◆ Task brief ◆
Write out all of the data without omission, exactly as shown.

◆ Provided material ◆
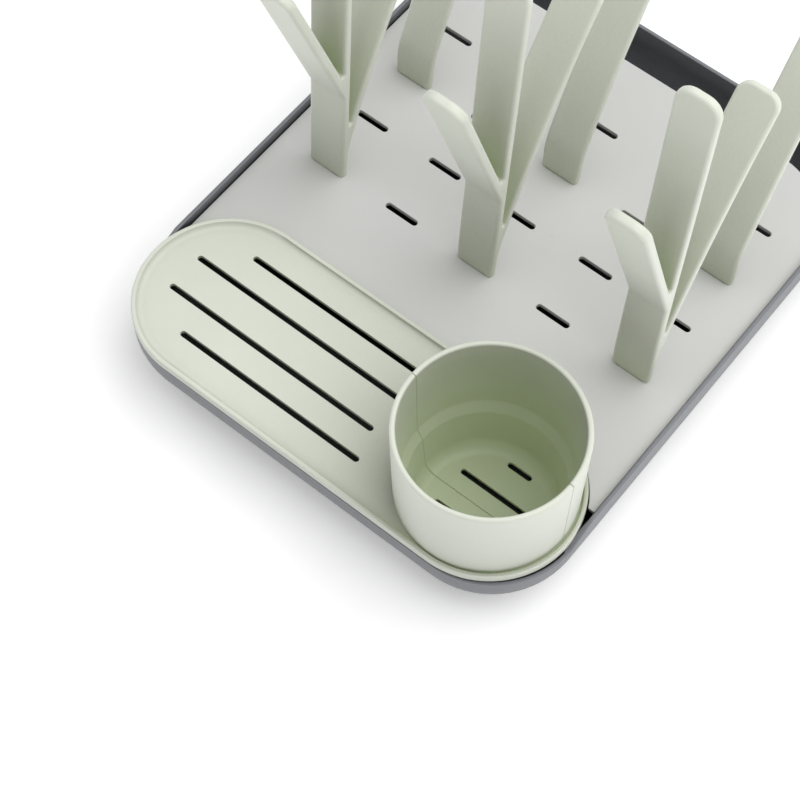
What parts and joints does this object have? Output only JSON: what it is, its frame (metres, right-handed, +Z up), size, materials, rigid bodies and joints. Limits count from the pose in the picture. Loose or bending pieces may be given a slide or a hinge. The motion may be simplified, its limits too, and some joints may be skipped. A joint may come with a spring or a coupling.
{
  "type": "bottle drying rack",
  "caption": "Countertop baby bottle drying rack: slotted deck with plug-in prongs over a drip tray, with a lift-out accessory tray and cup.",
  "frame": {"origin": "middle of the footprint, on the surface that the rubber feet stand on", "axes": "+X to the right, towards the cup; +Y to the rear; +Z up. The accessory tray is at the front, -Y"},
  "size_m": [0.2174, 0.262, 0.207],
  "materials": {
    "tray_plastic": "fine satin moulded polypropylene, slate grey",
    "deck_plastic": "satin moulded polypropylene, light warm grey",
    "sage_plastic": "satin moulded polypropylene, pale sage green",
    "foot_rubber": "matte silicone rubber, dark grey"
  },
  "bodies": {
    "base": {"drip_tray": "tray_plastic", "rubber_foot_front_left": "foot_rubber", "rubber_foot_front_right": "foot_rubber", "rubber_foot_rear_left": "foot_rubber", "rubber_foot_rear_right": "foot_rubber"},
    "deck": {"deck": "deck_plastic"},
    "post_front_left": {"post_front_left": "sage_plastic"},
    "post_front_middle": {"post_front_middle": "sage_plastic"},
    "post_front_right": {"post_front_right": "sage_plastic"},
    "post_rear_left": {"post_rear_left": "sage_plastic"},
    "post_rear_middle": {"post_rear_middle": "sage_plastic"},
    "post_rear_right": {"post_rear_right": "sage_plastic"},
    "accessory_tray": {"accessory_tray": "sage_plastic"},
    "cup": {"cup_front_half": "sage_plastic", "cup_rear_half": "sage_plastic"}
  },
  "joints": [
    {"name": "deck_lift", "type": "slide", "parent": "base", "child": "deck", "axis": [0, 0, 1], "range_m": [0, 0.04]},
    {"name": "accessory_tray_lift", "type": "slide", "parent": "base", "child": "accessory_tray", "axis": [0, 0, 1], "range_m": [0, 0.04]},
    {"name": "cup_lift", "type": "slide", "parent": "accessory_tray", "child": "cup", "axis": [0, 0, 1], "range_m": [0, 0.035]},
    {"name": "post_front_left_pull", "type": "slide", "parent": "deck", "child": "post_front_left", "axis": [0, 0, 1], "range_m": [0, 0.015]},
    {"name": "post_front_middle_pull", "type": "slide", "parent": "deck", "child": "post_front_middle", "axis": [0, 0, 1], "range_m": [0, 0.015]},
    {"name": "post_front_right_pull", "type": "slide", "parent": "deck", "child": "post_front_right", "axis": [0, 0, 1], "range_m": [0, 0.015]},
    {"name": "post_rear_left_pull", "type": "slide", "parent": "deck", "child": "post_rear_left", "axis": [0, 0, 1], "range_m": [0, 0.015]},
    {"name": "post_rear_middle_pull", "type": "slide", "parent": "deck", "child": "post_rear_middle", "axis": [0, 0, 1], "range_m": [0, 0.015]},
    {"name": "post_rear_right_pull", "type": "slide", "parent": "deck", "child": "post_rear_right", "axis": [0, 0, 1], "range_m": [0, 0.015]}
  ]
}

◆ Response for this exercise ◆
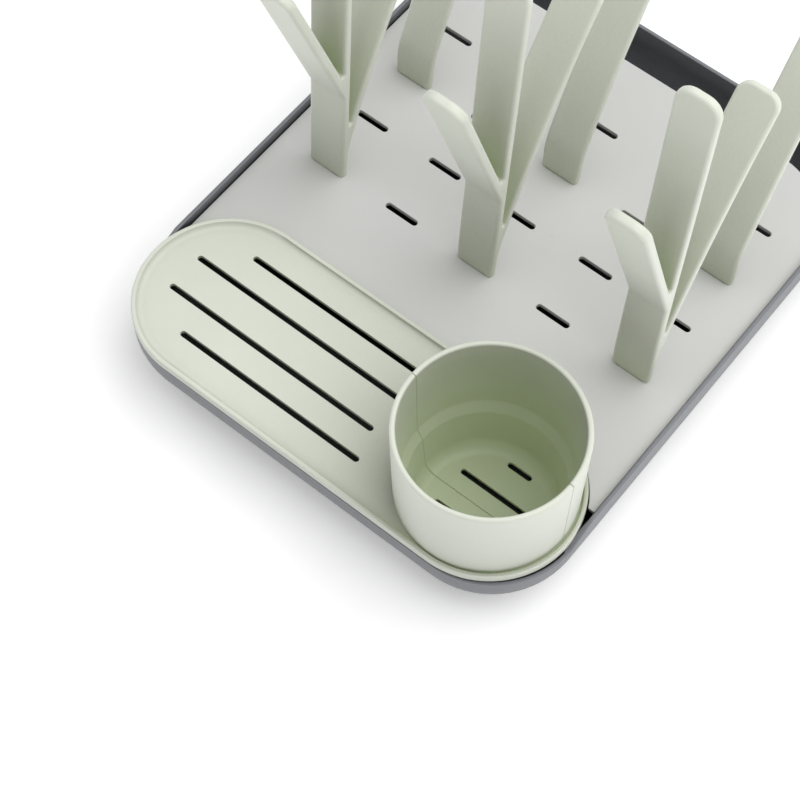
What parts and joints does this object have? Output only JSON: what it is, its frame (metres, right-handed, +Z up), size, materials, rigid bodies and joints. Limits count from the pose in the picture. Loose or bending pieces may be given a slide or a hinge. The motion may be simplified, its limits too, and some joints may be skipped. A joint may come with a spring or a coupling.
{
  "type": "bottle drying rack",
  "caption": "Countertop baby bottle drying rack: slotted deck with plug-in prongs over a drip tray, with a lift-out accessory tray and cup.",
  "frame": {"origin": "middle of the footprint, on the surface that the rubber feet stand on", "axes": "+X to the right, towards the cup; +Y to the rear; +Z up. The accessory tray is at the front, -Y"},
  "size_m": [0.2174, 0.262, 0.207],
  "materials": {
    "tray_plastic": "fine satin moulded polypropylene, slate grey",
    "deck_plastic": "satin moulded polypropylene, light warm grey",
    "sage_plastic": "satin moulded polypropylene, pale sage green",
    "foot_rubber": "matte silicone rubber, dark grey"
  },
  "bodies": {
    "base": {"drip_tray": "tray_plastic", "rubber_foot_front_left": "foot_rubber", "rubber_foot_front_right": "foot_rubber", "rubber_foot_rear_left": "foot_rubber", "rubber_foot_rear_right": "foot_rubber"},
    "deck": {"deck": "deck_plastic"},
    "post_front_left": {"post_front_left": "sage_plastic"},
    "post_front_middle": {"post_front_middle": "sage_plastic"},
    "post_front_right": {"post_front_right": "sage_plastic"},
    "post_rear_left": {"post_rear_left": "sage_plastic"},
    "post_rear_middle": {"post_rear_middle": "sage_plastic"},
    "post_rear_right": {"post_rear_right": "sage_plastic"},
    "accessory_tray": {"accessory_tray": "sage_plastic"},
    "cup": {"cup_front_half": "sage_plastic", "cup_rear_half": "sage_plastic"}
  },
  "joints": [
    {"name": "deck_lift", "type": "slide", "parent": "base", "child": "deck", "axis": [0, 0, 1], "range_m": [0, 0.04]},
    {"name": "accessory_tray_lift", "type": "slide", "parent": "base", "child": "accessory_tray", "axis": [0, 0, 1], "range_m": [0, 0.04]},
    {"name": "cup_lift", "type": "slide", "parent": "accessory_tray", "child": "cup", "axis": [0, 0, 1], "range_m": [0, 0.035]},
    {"name": "post_front_left_pull", "type": "slide", "parent": "deck", "child": "post_front_left", "axis": [0, 0, 1], "range_m": [0, 0.015]},
    {"name": "post_front_middle_pull", "type": "slide", "parent": "deck", "child": "post_front_middle", "axis": [0, 0, 1], "range_m": [0, 0.015]},
    {"name": "post_front_right_pull", "type": "slide", "parent": "deck", "child": "post_front_right", "axis": [0, 0, 1], "range_m": [0, 0.015]},
    {"name": "post_rear_left_pull", "type": "slide", "parent": "deck", "child": "post_rear_left", "axis": [0, 0, 1], "range_m": [0, 0.015]},
    {"name": "post_rear_middle_pull", "type": "slide", "parent": "deck", "child": "post_rear_middle", "axis": [0, 0, 1], "range_m": [0, 0.015]},
    {"name": "post_rear_right_pull", "type": "slide", "parent": "deck", "child": "post_rear_right", "axis": [0, 0, 1], "range_m": [0, 0.015]}
  ]
}